Tiffany McCann, Staff Writer

“Mrs. Duncan instilled in me a sense of believing that I mattered and that is what every human being is looking for,” said Oprah Winfrey in a “Sixty Minutes” Correspondent Candid interview in 2018. Winfrey referred to her fourth-grade teacher, who she credits with being the first person to set her on a path out of the effects of Adverse Childhood Experiences (ACEs).

Winfrey has spoken extensively about her childhood of poverty, violence, neglect and abuse, but when she reported on ACEs for 60 Minutes, she said the information “caused a revolution in her life.”

On April 8, the Psychology and Human Services Club held the second in a monthly speaker series on the topic of ACEs and Trauma Informed Care. The speaker, Kaitlin McCarthy, assistant director at Prevention First, a mental health organization for children and families in West Long Branch, defined ACEs as abuse, neglect or household dysfunction experienced from birth through age 17. To assess an individual’s ACEs level, a questionnaire is completed. A higher score means more ACE exposures, which often lead to negative outcomes in adulthood.

A large Centers for Disease Control (CDC)-Kaiser Permanente study found that ACEs lead to worse outcomes in education, employment and health. “Obesity, suicide attempts, smoking, alcoholism, addiction and lower high school graduation rates are just some of the negative adult outcomes correlated to ACE’s,” McCarthy said.
McCarthy trains community members how to identify children affected by ACEs and how to help them. “The key is love and connection,” said McCarthy. Winfrey said, “Instead of asking ‘What’s wrong with you?’ ask ‘What happened to you? It (learning about ACEs) has changed the way I see everyone.”

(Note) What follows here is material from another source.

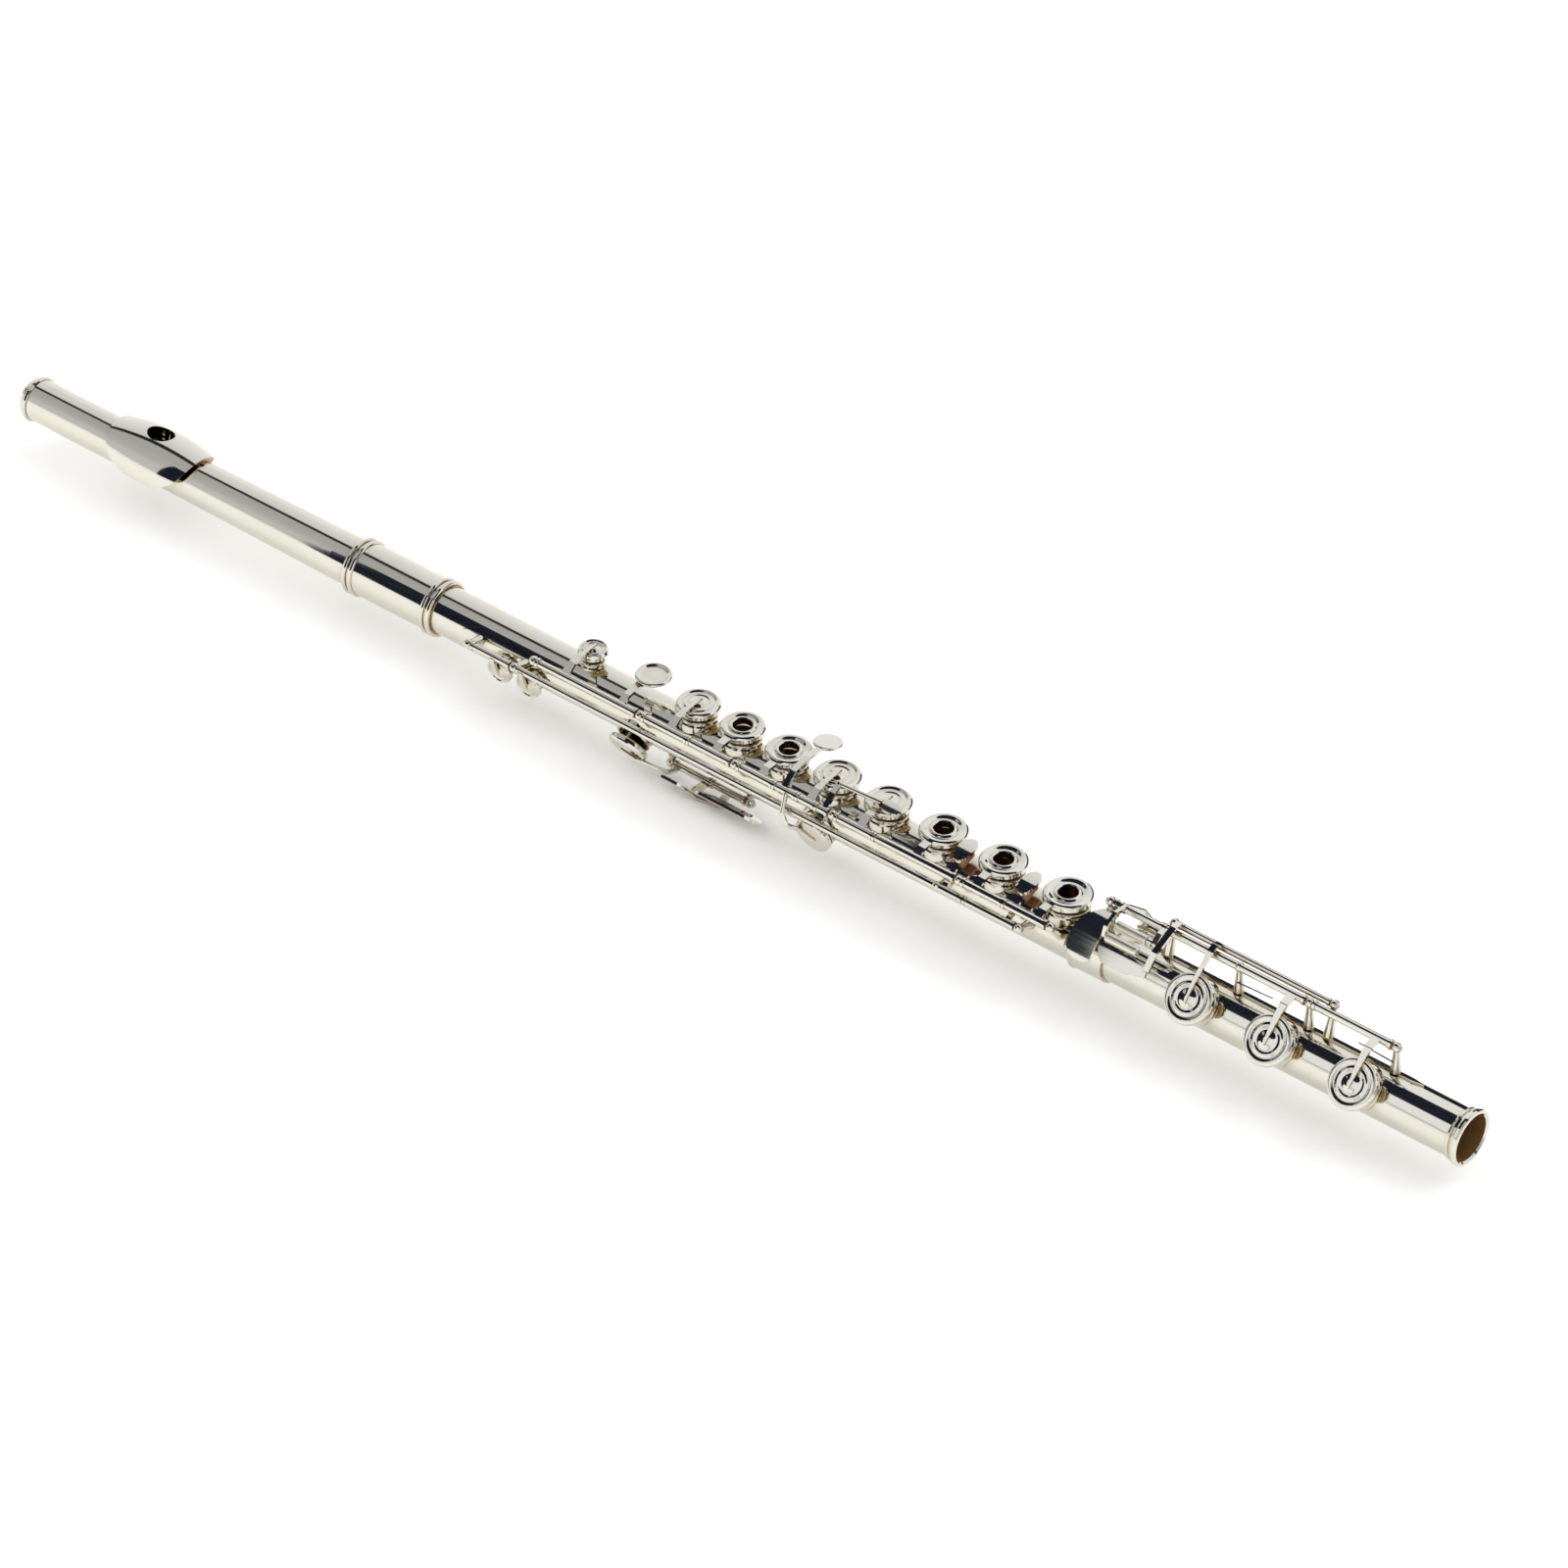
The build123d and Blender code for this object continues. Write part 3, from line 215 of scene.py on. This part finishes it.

McCarthy looks at ACE’s with an individual lens and with a community lens. Some communities are more susceptible. Risk factors that contribute to a community where ACEs are prevalent include high rates of crime, violence, poverty and unemployment, easy access to drugs, and few community activities for young people.

“Stress affects brain development,” McCarthy said. “It’s inevitable that kids who grow up under constant stress will exhibit those effects. We can make changes in homes and communities to help kids.”